Which is why, if many of our actions are to make rational sense, an agent’s identity has to be maintained through time...at least in some manner. And that’s all I really wanted establish, so as to show that the utilities in an expected utility calculation are still indexed to an individual, not a collection of people that have nothing to do with each other (maybe John1, John2, etc are slightly different—but not so much as John1 and Michael are). However, if someone wants to take the view that John age 18 and John age 18 + 1s are as different as John and Michael, I admittedly can’t prove that someone wrong.
EDIT: Heroin example: sorry for any confusion
you are having surgery tomorrow. There’s a 50% chance that (a) you will wake up with no regard for former interests and relationships, and hopelessly addicted to heroin. There’s a 50% chance that (b) you will wake up with no major change to your personality.

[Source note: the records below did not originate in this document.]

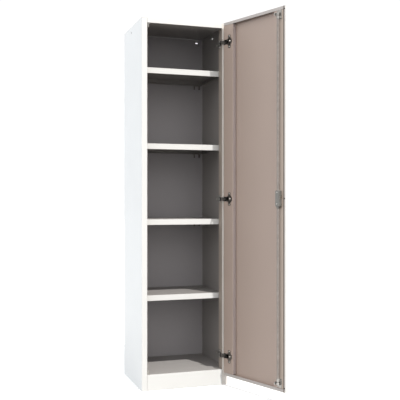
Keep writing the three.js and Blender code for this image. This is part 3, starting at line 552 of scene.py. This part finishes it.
def blanking_plugs():
    """Snap-in plugs in the spare hinge holes of both sides, flush with the outer face."""
    head, neck, rim = 5.2, 3.3, 3.1
    low, shoulder, top = -2.6, -1.05, -0.1
    profile = [(0, low), (head - 0.8, low), (head, low + 0.4), (head, shoulder)]
    profile += [(neck, shoulder), (neck, top - 0.2), (rim, top), (0, top)]
    data = turned([(radius * MM, height * MM) for radius, height in profile], "plug", 40)
    data.materials.append(WHITE_PLASTIC)
    for hand, box, side in (("left", LEFT, -1), ("right", RIGHT, 1)):
        for where in HEIGHTS:
            z = middle(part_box(f"hinge_plate_{where}")).z
            piece = add_object(f"blanking_plug_{hand}_{where}", data.copy())
            aim = Vector((side, 0, 0)).to_track_quat("Z", "Y").to_matrix().to_4x4()
            place = (box[0].x if side < 0 else box[1].x, FRONT + SPARE_HOLE_Y * MM, z)
            piece.matrix_world = Matrix.Translation(place) @ aim
            soften(piece, 0.1 * MM, 2)
            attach(piece, "cabinet")


hinge_screws()
lock_screws()
strike_screws()
blanking_plugs()

# ------------------------------------------------------------------ stage
FLOOR_BOUNCE = (0.08, 0.08, 0.08)
TO_LIGHT = (0.18, -0.50, 0.85)
SUN = 3.4
SKY = (1.0, 0.99, 0.98, 1)
SKY_STRENGTH = 1.2
BACKDROP_STRENGTH = 1.05  # only the camera sees it
SOFTBOX = Vector((-4.5, 0.9, 1.2))
SOFTBOX_AIM = Vector((0, 0, 1))
CAMERA = Vector((-1.086, -3.6904, 0.946))
CAMERA_TURN = math.radians(-18.44)


def make_floor():
    mesh = bpy.data.meshes.new("floor")
    half = 30
    corners = [(-half, -half, 0), (half, -half, 0), (half, half, 0), (-half, half, 0)]
    mesh.from_pydata(corners, [], [(0, 1, 2, 3)])
    floor = add_object("floor", mesh)
    s = Shader("pale_floor")
    s.set(Roughness=0.9)
    spread = s.tree.nodes.new("ShaderNodeLightPath").outputs["Is Diffuse Ray"]
    s.link(s.mix(spread, (0.97, 0.97, 0.97), FLOOR_BOUNCE), s.bsdf.inputs["Base Color"])
    mesh.materials.append(s.material)


def make_camera():
    camera = bpy.data.cameras.new("camera")
    camera.lens = 65.3
    camera.sensor_width = 36
    camera.clip_end = 100
    view = add_object("camera", camera)
    view.location = CAMERA
    view.rotation_euler = (math.pi / 2, 0, CAMERA_TURN)
    bpy.context.scene.camera = view


def make_lights():
    sun = bpy.data.lights.new("key", "SUN")
    sun.energy = SUN
    sun.angle = math.radians(0.4)
    sun.color = (1.0, 0.98, 0.94)
    add_object("key", sun).rotation_euler = Vector(TO_LIGHT).to_track_quat("Z", "Y").to_euler()

    side = bpy.data.lights.new("side_softbox", "AREA")
    side.shape = "RECTANGLE"
    side.size = 3
    side.size_y = 4
    side.energy = 105
    side.color = (0.727, 0.85, 1.0)
    box = add_object("side_softbox", side)
    box.location = SOFTBOX
    box.visible_glossy = False
    box.rotation_euler = (SOFTBOX - SOFTBOX_AIM).to_track_quat("Z", "Y").to_euler()

    world = bpy.data.worlds.new("studio")
    bpy.context.scene.world = world
    world.use_nodes = True
    tree = world.node_tree
    glow = tree.nodes["Background"]
    glow.inputs["Color"].default_value = SKY
    glow.inputs["Strength"].default_value = SKY_STRENGTH
    backdrop = tree.nodes.new("ShaderNodeBackground")
    backdrop.inputs["Color"].default_value = (1, 1, 1, 1)
    backdrop.inputs["Strength"].default_value = BACKDROP_STRENGTH
    mix = tree.nodes.new("ShaderNodeMixShader")
    seen = tree.nodes.new("ShaderNodeLightPath").outputs["Is Camera Ray"]
    tree.links.new(seen, mix.inputs["Fac"])
    tree.links.new(glow.outputs[0], mix.inputs[1])
    tree.links.new(backdrop.outputs[0], mix.inputs[2])
    tree.links.new(mix.outputs[0], tree.nodes["World Output"].inputs["Surface"])


make_floor()
make_camera()
make_lights()
bpy.context.scene.view_settings.view_transform = "Standard"
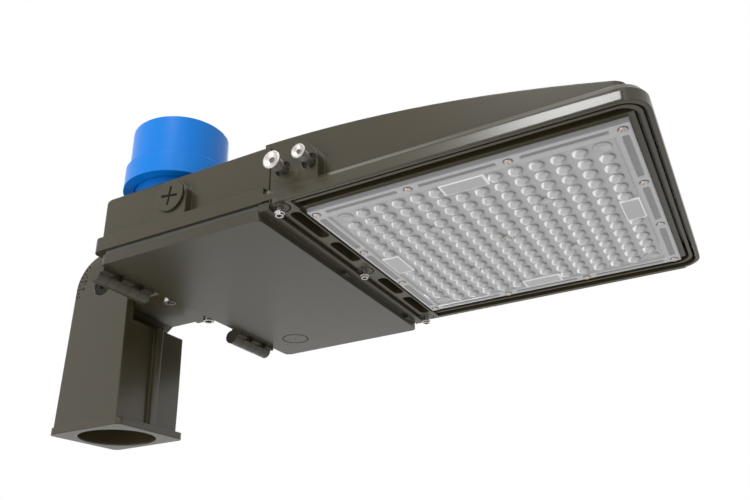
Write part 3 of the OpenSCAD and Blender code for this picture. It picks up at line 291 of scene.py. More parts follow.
def finish_material(name, group_name, rgb, inputs, sockets, bump, bump_distance, rounding=0.0):
    """A Principled material whose colour, roughness and bump come from one shared group."""
    mat = bpy.data.materials.new(name)
    mat.use_nodes = True
    tree = mat.node_tree
    shader = tree.nodes["Principled BSDF"]
    for key, value in sockets.items():
        shader.inputs[key].default_value = value
    coords = add(tree, "ShaderNodeTexCoord")
    effect = add(tree, "ShaderNodeGroup", node_tree=group_named(group_name))
    join(tree, coords.outputs["Object"], effect.inputs["Vector"])
    effect.inputs["Colour"].default_value = (*rgb, 1)
    for key, value in inputs.items():
        effect.inputs[key].default_value = value
    join(tree, effect.outputs["Colour"], shader.inputs["Base Color"])
    join(tree, effect.outputs["Roughness"], shader.inputs["Roughness"])
    relief = add(tree, "ShaderNodeBump", {"Strength": bump, "Distance": bump_distance})
    join(tree, effect.outputs["Height"], relief.inputs["Height"])
    if rounding > 0:
        soft = add(tree, "ShaderNodeBevel", {"Radius": rounding}, samples=4)
        join(tree, soft.outputs["Normal"], relief.inputs["Normal"])
    join(tree, relief.outputs["Normal"], shader.inputs["Normal"])
    mat.diffuse_color = (*rgb, 1)
    return mat


def coat_material(name, rgb, roughness, specular, sizes, rounding=0.0):
    """Powder coat in one colour."""
    return finish_material(name, "powder_coat", rgb, {"Grain": sizes.grain, "Drift": 0.05, "Roughness": roughness},
                           {"Specular IOR Level": specular}, 0.025, 0.2 * MM, rounding)


def metal_material(name, rgb, roughness, rounding=0.0, specular=None):
    """Turned metal in one colour. A specular level makes it a dull surface in place of bare metal."""
    sockets = {"Metallic": 1.0} if specular is None else {"Specular IOR Level": specular}
    return finish_material(name, "turned_metal", rgb, {"Roughness": roughness}, sockets, 0.05, 0.05 * MM, rounding)


def dress(node, material):
    """Gives a CAD node's object one material on every face."""
    slots = NODES[node].data.materials
    if len(slots) == 0:
        slots.append(material)
    for k in range(len(slots)):
        slots[k] = material


# ---------------------------------------------------------------- surfaces


def grid_faces(rows, columns, close_rows=False, close_columns=False):
    """Quads of a grid of rows by columns points, as one index array."""
    r = np.arange(rows if close_rows else rows - 1)
    c = np.arange(columns if close_columns else columns - 1)
    rr, cc = np.meshgrid(r, c, indexing="ij")
    r1, c1 = (rr + 1) % rows, (cc + 1) % columns
    corners = [rr * columns + cc, rr * columns + c1, r1 * columns + c1, r1 * columns + cc]
    return np.stack(corners, axis=-1).reshape(-1, 4)


def mesh_object(name, points, faces, body, material, slot, caps=(), place=None, angle=38):
    """An object at the origin from point and quad arrays. Points that meet are welded, which closes seams and poles.

    caps holds faces of more corners, and place an attribute of three numbers per point for the material.
    """
    mesh = bpy.data.meshes.new(name)
    mesh.from_pydata(points.tolist(), [], [tuple(row) for row in faces.tolist()] + [tuple(cap) for cap in caps])
    if place is not None:
        layer = mesh.attributes.new("lens_place", "FLOAT_VECTOR", "POINT")
        layer.data.foreach_set("vector", place.astype(np.float32).ravel())
    shell = bmesh.new()
    shell.from_mesh(mesh)
    bmesh.ops.remove_doubles(shell, verts=shell.verts, dist=1e-6)
    bmesh.ops.recalc_face_normals(shell, faces=shell.faces)
    shell.to_mesh(mesh)
    shell.free()
    mesh.update()
    mesh.polygons.foreach_set("use_smooth", np.ones(len(mesh.polygons), bool))
    mesh.set_sharp_from_angle(angle=math.radians(angle))
    mesh.materials.append(material)
    obj = bpy.data.objects.new(name, mesh)
    bpy.context.scene.collection.objects.link(obj)
    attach(obj, body)
    return obj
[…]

You know that in (a) you’ll be really happy if you come home from surgery to a pile full of heroin. And in (b) if you come home and remember that you wasted your life savings on heroin, you will only be mildly upset.
In order to maximize the expected utility of the guy who’s going to come out of surgery, you should go out and buy all of the heroin you can (and maybe pay someone to prevent you from ODing). But it’s by no means clear that you rationally ought to do this. You are trying to maximize your utility. Insofar as you question whether or not the heroin addict in (a) counts as yourself, you should minimize the importance of his fate in your expected utility calculation. Standing here today, I don’t care what that guy’s life is like, even if it is my physical body. I would rather make the utility of myself in (b) slightly higher, even at the risk of making the utility of the person in (a) significantly lower.
Mostly true, but Newcomb-like problems can muddy this distinction.
No, it can’t. If the same utility function can “evolve over time”, it’s got type (Time → Outcome → Utilons), but a utility function just has type (Outcome → Utilons).
Agreed. The same principle applies to the utility of future selves.
No, it really doesn’t. John age 18 has a utility function that involves John age 18 + 1 second, who probably has a similar utility function. Flipping the light grants both of them utility.
I don’t see how this follows. The importance of the heroin addict in my expected utility calculation reflects my values. Identity is (possibly) just another factor to consider, but it has no intrinsic special privilege.
That may be, but your use of the word “utility” here is confusing the issue. The statement “I would rather” is your utility function. When you speak of “making the utiity of (b) slightly higher”, then I think you can only be doing so because “he agrees with me on most everything, so I’m actually just directly increasing my own utility” or because “I’m arbitrarily dedicating X% of my utility function to his values, whatever they are”.